United Nations

China and Russia Block U.S. Push for Stronger Sanctions Against DPRK

In response to the test-launch of the Hwasong-17 by the Democratic People's Republic of Korea (DPRK), a new intercontinental ballistic missile that puts the entire U.S. mainland within reach of its missiles, the U.S. urged the 15-member UN Security Council on March 25 to discuss strengthening sanctions against the DPRK in order to counter its "egregious and unprovoked escalation."

The last open meeting of the UN Security Council regarding the DPRK's nuclear and missile program was held in December of 2019. Linda Thomas-Greenfield, the U.S. ambassador to the UN, said during the March 25 open meeting that "we also cannot stand idly by in the face of [north Korea's] repeated security resolution violations," adding that the U.S. will be introducing a resolution to "update and strengthen the sanctions regime" against Pyongyang.

The U.S. argued that additional sanctions against north Korea should automatically follow the current situation according to Security Council Resolution 2397 which was introduced in response to Pyongyang's test of the Hwasong-15 missile. Unanimously adopted in late December of 2017, the resolution limited crude oil supplies to the DPRK to 4 million barrels a year and refined petroleum supplies to the country to 500,000 barrels a year. The resolution also included a "trigger clause" that read, "if [north Korea] conducts a further nuclear test or a launch of a ballistic missile system [. . .] then the Security Council will take action to further restrict the export to [north Korea] of petroleum."

Thomas-Greenfield said that "a launch of a ballistic missile system" was "precisely what happened." "Now is the time to take that action," she added.

Cho Hyun, south Korea's ambassador to the UN, expressed the country's support of U.S. plans to introduce a new resolution. The UK as well as other countries voiced their support for additional sanctions as well.

However, China and Russia made clear that they will not be cooperating with the U.S. Stating that "no parties should take any action that would lead to greater tensions," China's ambassador to the UN, Zhang Jun, said, "the U.S. must not continue to brush aside [the DPRK's] legitimate demands" and "offer an attractive proposal to pave the way for early resumed dialogue."

Similarly, Anna Evstigneeva, Russia's Deputy Ambassador to the UN, stressed that added sanctions will "expose the people of north Korea to risks of inadmissible socio-economic and humanitarian turbulence."
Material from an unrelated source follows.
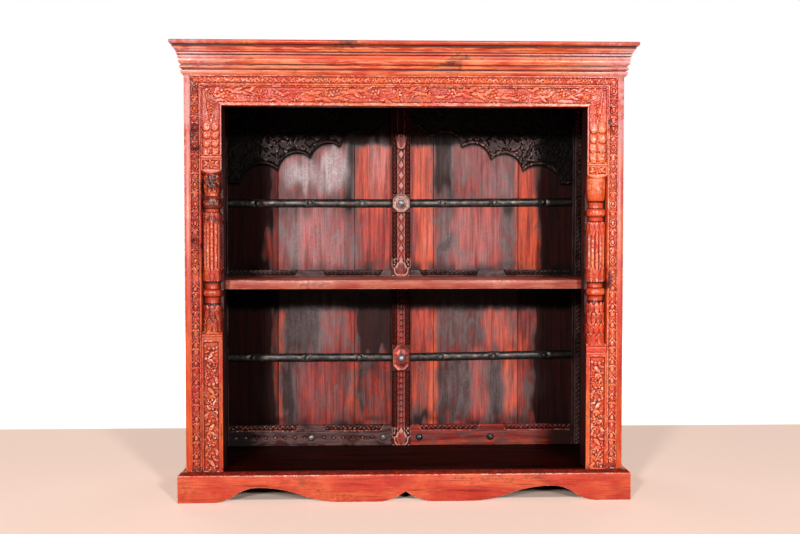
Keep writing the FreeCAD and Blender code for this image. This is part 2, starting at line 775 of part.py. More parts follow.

China and Russia have been advocating for the easing of sanctions against the DPRK ever since April 2018, when the country began engaging in dialogue with south Korea and the U.S. and even declared a moratorium on testing nuclear weapons and missiles.

"With China and Russia expressly rejecting the U.S. call for action, it became highly unlikely that additional sanctions against Pyongyang at the level of the Security Council will be implemented," the newspaper Hankyoreh published in south Korea wrote. "Observers say the two countries of China and Russia have been displaying a permissive attitude towards north Korea and its behaviour crossing the 'red line' due to the rift they've widened within the Security Council in the past five years as its permanent members."

In related news, on March 25, Special Representative of the Chinese Government on Korean Peninsula Affairs, Liu Xiaoming, met with Vice Foreign Minister of Russia, Igor Morgulov, in Moscow. The two sides exchanged views on the situation on the Korean Peninsula.

Liu and Morgulov expressed concern over the current situation on the Peninsula and agreed that all parties should remain calm and exercise restraint, avoid any move that could cause further deterioration, and work together to maintain peace and stability on the Peninsula. They called on relevant parties to stick to dialogue and seek effective and balanced solutions to their respective concerns. They agreed to stay in close communication and coordination and play a constructive role for promoting political settlement of the Peninsula issue.

During his visit in Russia, Special Representative Liu Xiaoming also met with Rector of the Diplomatic Academy of the Ministry of Foreign Affairs of Russia, Alexander Yakovenko, and had an in-depth discussion on the Peninsula issue with scholars from the Institute of Far Eastern Studies of the Russian Academy of Sciences.